Le désert est donc le symbole d’une façon de se protéger du monde, d’entrer en soi-même, non pas pour une contemplation narcissique, nombriliste, mais pour y chercher une vérité, avec Celui qui a dit «Je suis le chemin, la vérité, la vie» (Évangile de saint Jean, 14,1-6). Le désert nous renvoie à nous-mêmes, au plus profond. Le désert, opposé au « monde » : Le Christ rappelle à Pilate : «mon royaume n’est pas de ce monde » (Évangile de Saint Jean 18,36). Le désert serait un de ces lieux où l’on rencontre Dieu.

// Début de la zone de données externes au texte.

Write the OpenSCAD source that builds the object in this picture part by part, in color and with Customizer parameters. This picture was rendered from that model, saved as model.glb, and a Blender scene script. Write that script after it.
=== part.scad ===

Mais puisqu’on y est seul, où rencontrer Dieu ? En nous, tout simplement. Dans la solitude habitée par l’Esprit, la prière, le souci de se tourner vers les autres.

 

Le mot désert évoque le vide ; ce vide que nous devons faire dans nos vies, dans nos têtes, pour redonner la première place à Dieu, ce que nous demande le Pape Benoît (Benoît XVI, lumière du monde, Bayard, 2010), et que nous rappelle le frère Pierre-Yves : «Sait-on jamais ce que l’on fait, quand, dans son existence, on prend la première place – celle de Dieu – quand on se croit la mesure de toutes choses et l’arbitre du bien et du mal ?» (Les sept paroles de notre Seigneur sur la croix, Presses de Taizé, 2008).

 

Le mot désert évoque le silence ; et c’est dans ce silence que nous pouvons entendre Dieu, comme nous le dit la Bible au 1° Livre des Rois (19, 11-15). Élie se tient dans une caverne (le mythe de Platon ?), est invité à sortir sur une montagne car «le Seigneur va passer» : «il y eut un vent fort et puissant qui érodait les montagnes et fracassait les rochers ; le Seigneur n’était pas dans le vent. Après le vent, il y eut un tremblement de terre ; le Seigneur n’était pas dans le tremblement de terre. Après le tremblement de terre, il y eut un feu ; le Seigneur n’était pas dans le feu. Et après le feu, le bruissement d’un souffle ténu. Alors, en l’entendant, Élie se voila le visage avec son manteau.»

 

Le désert, pour faire en nous, où que nous soyons, le vide et le silence pour entendre Dieu, qui ne se manifeste pas par de grands tumultes. Silence, vide en soi ; c’est le sens du Carême, qui dure quarante jours, le temps de Jésus au désert.

 

Le désert, où nous nous trouvons pauvres, c’est-à-dire pas encombrés, disponibles, ouverts, et peut-être, selon certains théologiens, «vierges».

 

 

La Bible utilise souvent un langage poétique ou symbolique qui peut nécessiter une explication et parfois un « décodage ».  Chaque mois, dans cette rubrique, un mot sera présenté dans un langage courant, plus accessible à ceux qui ne sont pas familiers de l’Église.